#### Input for this task
◇ ◇ ◇
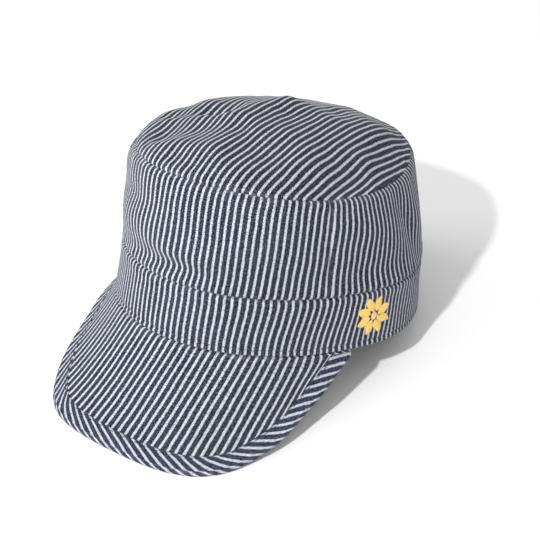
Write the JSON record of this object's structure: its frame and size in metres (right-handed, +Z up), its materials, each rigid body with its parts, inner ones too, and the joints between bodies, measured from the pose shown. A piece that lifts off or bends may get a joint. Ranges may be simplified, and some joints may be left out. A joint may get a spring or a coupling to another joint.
{
  "type": "striped work cap",
  "caption": "Flat-topped work cap of striped cloth with a straight band, a soft crown and a stiff curved peak edged with a bias strip.",
  "frame": {"origin": "middle of the cap's box, on the surface that the cap rests on", "axes": "+Z up, the peak toward -Y, the wearer's left toward +X"},
  "size_m": [0.1696, 0.256, 0.1386],
  "materials": {
    "crown_cloth": "matte hickory stripe twill, dark navy with narrow pale stripes",
    "band_cloth": "matte hickory stripe twill, stripes upright",
    "peak_cloth": "matte hickory stripe twill, stripes front to back",
    "binding_cloth": "matte hickory stripe twill, cut on the bias"
  },
  "bodies": {
    "root": {"crown_top": "crown_cloth", "crown_front": "crown_cloth", "crown_back": "crown_cloth", "band": "band_cloth", "peak": "peak_cloth", "peak_binding": "binding_cloth"}
  },
  "joints": []
}
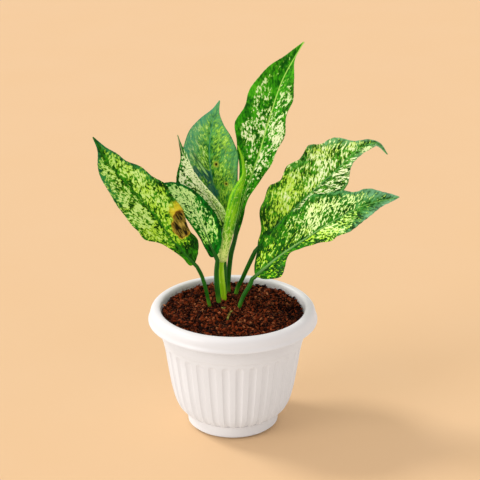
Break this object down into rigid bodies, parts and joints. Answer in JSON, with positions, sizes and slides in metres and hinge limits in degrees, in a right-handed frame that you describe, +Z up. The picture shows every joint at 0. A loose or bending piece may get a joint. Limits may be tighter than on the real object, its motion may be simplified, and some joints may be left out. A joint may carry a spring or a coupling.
{
  "type": "potted chinese evergreen",
  "caption": "Young chinese evergreen with cream-speckled green blades on upright stalks, growing from dark soil in a round white pot with a fluted wall and a rolled rim.",
  "frame": {"origin": "centre of the pot's flat underside, on the surface the pot stands on", "axes": "+Z up along the pot's axis; +X to the viewer's right and -Y towards the viewer, so that the large leaves spread along X"},
  "size_m": [0.2276, 0.13, 0.2913],
  "materials": {
    "pot": "satin",
    "soil": "matte",
    "crown": "matte",
    "sprout": "matte",
    "blade": "satin",
    "stalk": "satin",
    "young_blade": "satin",
    "young_stalk": "satin"
  },
  "bodies": {
    "root": {"pot": "pot", "soil": "soil", "crown": "crown", "sprout": "sprout", "leaf_left_blade": "blade", "leaf_left_stalk": "stalk", "leaf_front_blade": "blade", "leaf_front_stalk": "stalk", "leaf_centre_blade": "blade", "leaf_centre_stalk": "stalk", "leaf_narrow_blade": "blade", "leaf_narrow_stalk": "stalk", "leaf_tall_blade": "blade", "leaf_tall_stalk": "stalk", "leaf_upper_right_blade": "blade", "leaf_upper_right_stalk": "stalk", "leaf_lower_right_blade": "blade", "leaf_lower_right_stalk": "stalk", "leaf_rolled_blade": "young_blade", "leaf_rolled_stalk": "young_stalk"}
  },
  "joints": []
}
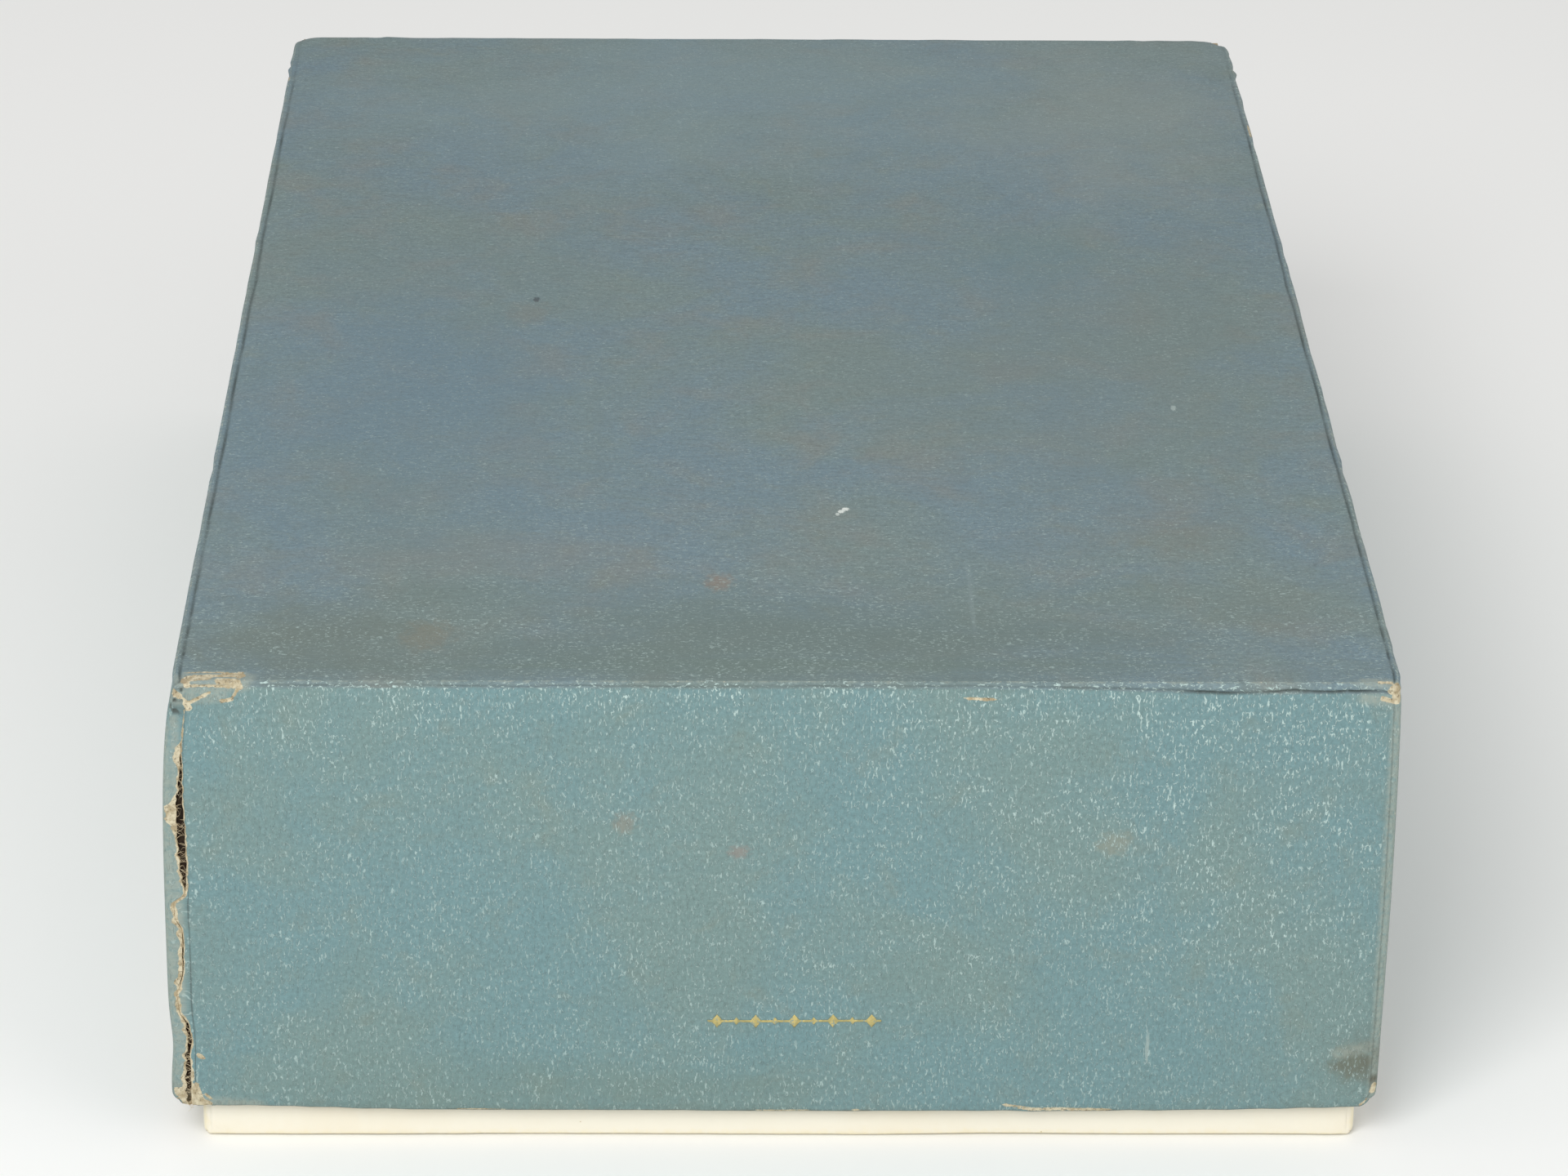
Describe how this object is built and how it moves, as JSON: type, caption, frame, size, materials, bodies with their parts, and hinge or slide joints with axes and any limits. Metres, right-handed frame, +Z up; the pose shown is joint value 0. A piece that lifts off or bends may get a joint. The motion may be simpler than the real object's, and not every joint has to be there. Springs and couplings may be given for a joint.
{
  "type": "storage box",
  "caption": "Flat telescoping storage box for papers: a cream paper-covered tray under a full-depth lift-off lid in blue-green grained paper, worn and split at a front corner.",
  "frame": {"origin": "on the ground under the middle of the closed box", "axes": "+X across the box towards its right side as seen from the front end, +Y along its length from the front end to the back end, +Z up"},
  "size_m": [0.2375, 0.3744, 0.1013],
  "materials": {
    "greyboard": "raw greyboard",
    "blue_green_paper": "embossed leather-grain covering paper, worn satin",
    "cream_paper": "smooth covering paper, slightly foxed",
    "lining_paper": "matt lining paper",
    "kraft_tape": "gummed kraft tape",
    "gold_foil": "hot-stamped foil, rubbed"
  },
  "bodies": {
    "tray": {"tray_base_board": "greyboard", "tray_left_board": "greyboard", "tray_right_board": "greyboard", "tray_front_board": "greyboard", "tray_back_board": "greyboard", "tray_corner_tape_front_left": "kraft_tape", "tray_corner_tape_back_left": "kraft_tape", "tray_corner_tape_front_right": "kraft_tape", "tray_corner_tape_back_right": "kraft_tape", "tray_cover_paper": "cream_paper", "tray_base_paper": "cream_paper", "tray_floor_lining": "lining_paper", "tray_wall_lining": "lining_paper"},
    "lid": {"lid_top_board": "greyboard", "lid_left_board": "greyboard", "lid_right_board": "greyboard", "lid_front_board": "greyboard", "lid_back_board": "greyboard", "lid_corner_tape_front_left": "kraft_tape", "lid_corner_tape_back_left": "kraft_tape", "lid_corner_tape_front_right": "kraft_tape", "lid_corner_tape_back_right": "kraft_tape", "lid_cover_paper": "blue_green_paper", "lid_top_lining": "lining_paper", "lid_wall_lining": "lining_paper", "lid_foil_ornament": "gold_foil"}
  },
  "joints": [
    {"name": "lid_lift", "type": "slide", "parent": "tray", "child": "lid", "axis": [0, 0, 1], "range_m": [0, 0.12]}
  ]
}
◇ ◇ ◇
#### The problem
Extract the full listing above without altering anything.

#### Response to the exercise
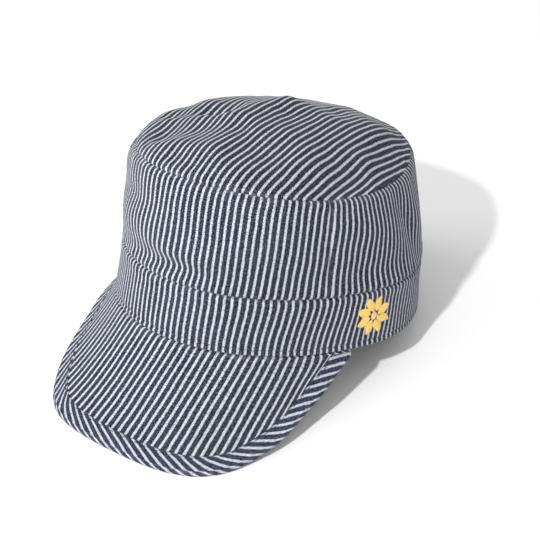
Write the JSON record of this object's structure: its frame and size in metres (right-handed, +Z up), its materials, each rigid body with its parts, inner ones too, and the joints between bodies, measured from the pose shown. A piece that lifts off or bends may get a joint. Ranges may be simplified, and some joints may be left out. A joint may get a spring or a coupling to another joint.
{
  "type": "striped work cap",
  "caption": "Flat-topped work cap of striped cloth with a straight band, a soft crown and a stiff curved peak edged with a bias strip.",
  "frame": {"origin": "middle of the cap's box, on the surface that the cap rests on", "axes": "+Z up, the peak toward -Y, the wearer's left toward +X"},
  "size_m": [0.1696, 0.256, 0.1386],
  "materials": {
    "crown_cloth": "matte hickory stripe twill, dark navy with narrow pale stripes",
    "band_cloth": "matte hickory stripe twill, stripes upright",
    "peak_cloth": "matte hickory stripe twill, stripes front to back",
    "binding_cloth": "matte hickory stripe twill, cut on the bias"
  },
  "bodies": {
    "root": {"crown_top": "crown_cloth", "crown_front": "crown_cloth", "crown_back": "crown_cloth", "band": "band_cloth", "peak": "peak_cloth", "peak_binding": "binding_cloth"}
  },
  "joints": []
}
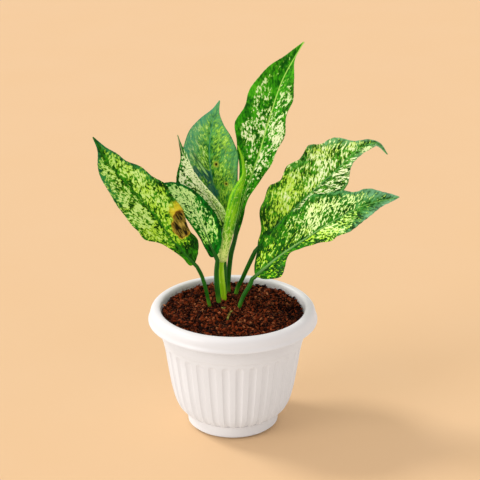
Break this object down into rigid bodies, parts and joints. Answer in JSON, with positions, sizes and slides in metres and hinge limits in degrees, in a right-handed frame that you describe, +Z up. The picture shows every joint at 0. A loose or bending piece may get a joint. Limits may be tighter than on the real object, its motion may be simplified, and some joints may be left out. A joint may carry a spring or a coupling.
{
  "type": "potted chinese evergreen",
  "caption": "Young chinese evergreen with cream-speckled green blades on upright stalks, growing from dark soil in a round white pot with a fluted wall and a rolled rim.",
  "frame": {"origin": "centre of the pot's flat underside, on the surface the pot stands on", "axes": "+Z up along the pot's axis; +X to the viewer's right and -Y towards the viewer, so that the large leaves spread along X"},
  "size_m": [0.2276, 0.13, 0.2913],
  "materials": {
    "pot": "satin",
    "soil": "matte",
    "crown": "matte",
    "sprout": "matte",
    "blade": "satin",
    "stalk": "satin",
    "young_blade": "satin",
    "young_stalk": "satin"
  },
  "bodies": {
    "root": {"pot": "pot", "soil": "soil", "crown": "crown", "sprout": "sprout", "leaf_left_blade": "blade", "leaf_left_stalk": "stalk", "leaf_front_blade": "blade", "leaf_front_stalk": "stalk", "leaf_centre_blade": "blade", "leaf_centre_stalk": "stalk", "leaf_narrow_blade": "blade", "leaf_narrow_stalk": "stalk", "leaf_tall_blade": "blade", "leaf_tall_stalk": "stalk", "leaf_upper_right_blade": "blade", "leaf_upper_right_stalk": "stalk", "leaf_lower_right_blade": "blade", "leaf_lower_right_stalk": "stalk", "leaf_rolled_blade": "young_blade", "leaf_rolled_stalk": "young_stalk"}
  },
  "joints": []
}
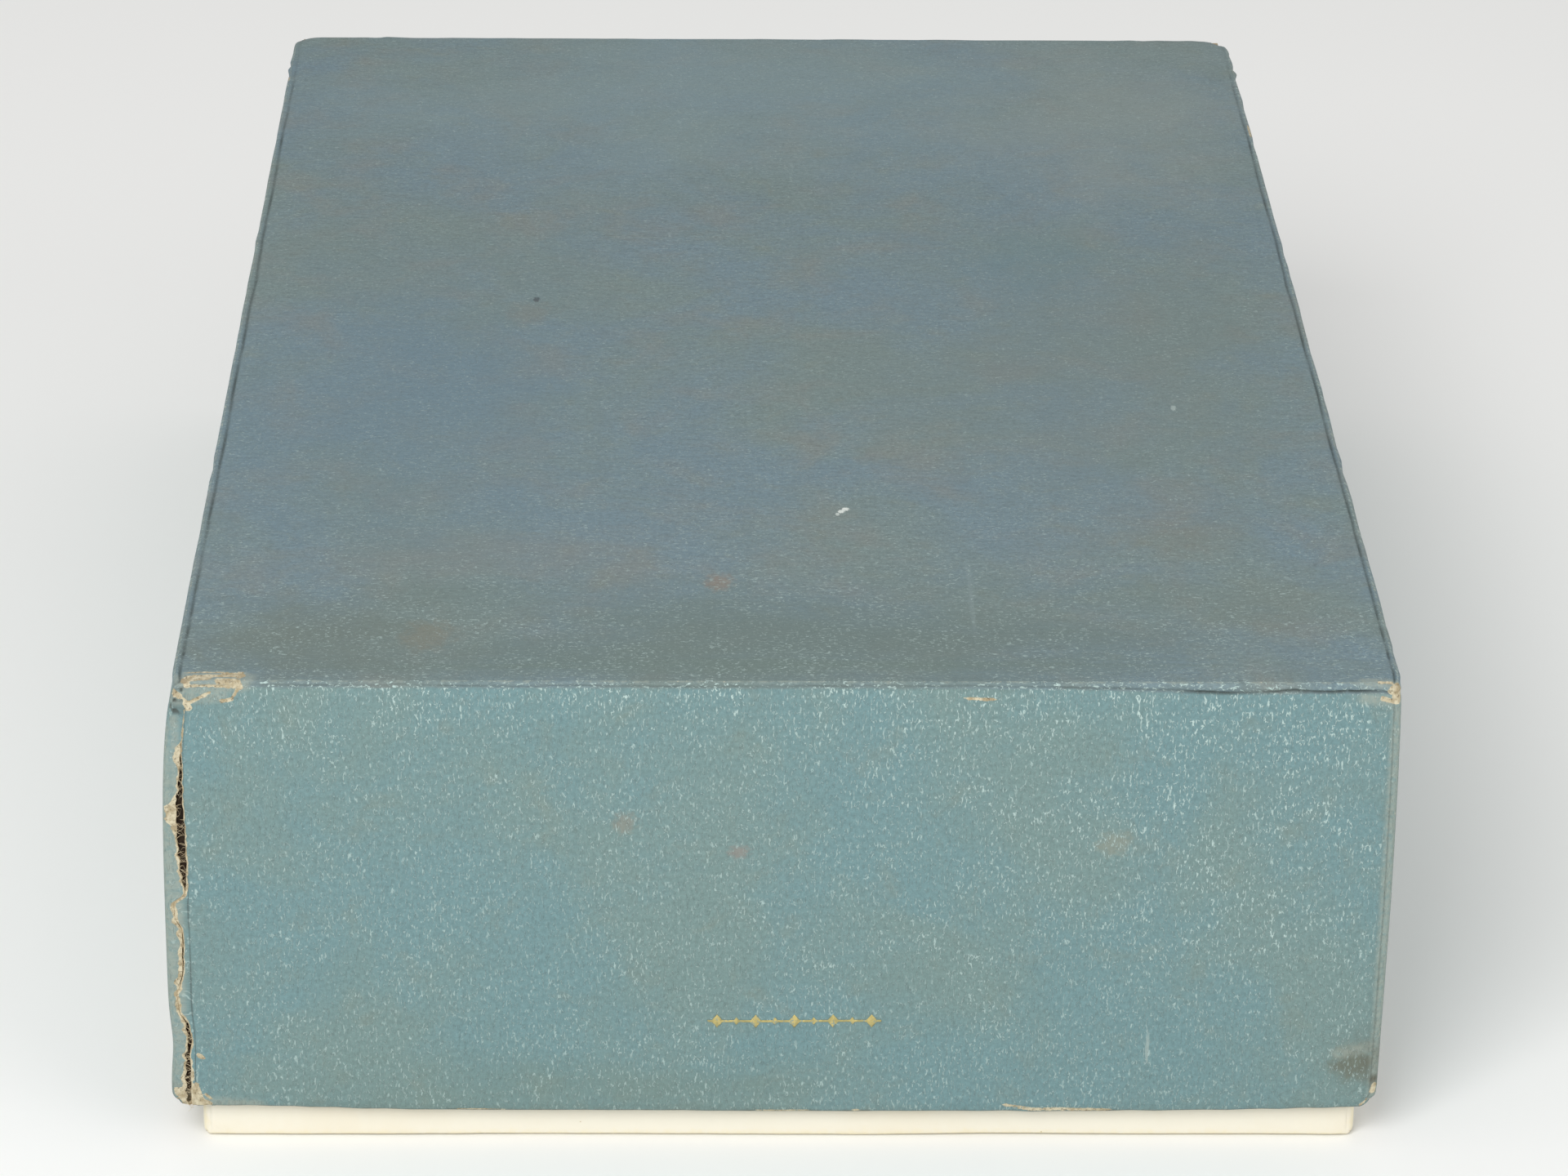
Describe how this object is built and how it moves, as JSON: type, caption, frame, size, materials, bodies with their parts, and hinge or slide joints with axes and any limits. Metres, right-handed frame, +Z up; the pose shown is joint value 0. A piece that lifts off or bends may get a joint. The motion may be simpler than the real object's, and not every joint has to be there. Springs and couplings may be given for a joint.
{
  "type": "storage box",
  "caption": "Flat telescoping storage box for papers: a cream paper-covered tray under a full-depth lift-off lid in blue-green grained paper, worn and split at a front corner.",
  "frame": {"origin": "on the ground under the middle of the closed box", "axes": "+X across the box towards its right side as seen from the front end, +Y along its length from the front end to the back end, +Z up"},
  "size_m": [0.2375, 0.3744, 0.1013],
  "materials": {
    "greyboard": "raw greyboard",
    "blue_green_paper": "embossed leather-grain covering paper, worn satin",
    "cream_paper": "smooth covering paper, slightly foxed",
    "lining_paper": "matt lining paper",
    "kraft_tape": "gummed kraft tape",
    "gold_foil": "hot-stamped foil, rubbed"
  },
  "bodies": {
    "tray": {"tray_base_board": "greyboard", "tray_left_board": "greyboard", "tray_right_board": "greyboard", "tray_front_board": "greyboard", "tray_back_board": "greyboard", "tray_corner_tape_front_left": "kraft_tape", "tray_corner_tape_back_left": "kraft_tape", "tray_corner_tape_front_right": "kraft_tape", "tray_corner_tape_back_right": "kraft_tape", "tray_cover_paper": "cream_paper", "tray_base_paper": "cream_paper", "tray_floor_lining": "lining_paper", "tray_wall_lining": "lining_paper"},
    "lid": {"lid_top_board": "greyboard", "lid_left_board": "greyboard", "lid_right_board": "greyboard", "lid_front_board": "greyboard", "lid_back_board": "greyboard", "lid_corner_tape_front_left": "kraft_tape", "lid_corner_tape_back_left": "kraft_tape", "lid_corner_tape_front_right": "kraft_tape", "lid_corner_tape_back_right": "kraft_tape", "lid_cover_paper": "blue_green_paper", "lid_top_lining": "lining_paper", "lid_wall_lining": "lining_paper", "lid_foil_ornament": "gold_foil"}
  },
  "joints": [
    {"name": "lid_lift", "type": "slide", "parent": "tray", "child": "lid", "axis": [0, 0, 1], "range_m": [0, 0.12]}
  ]
}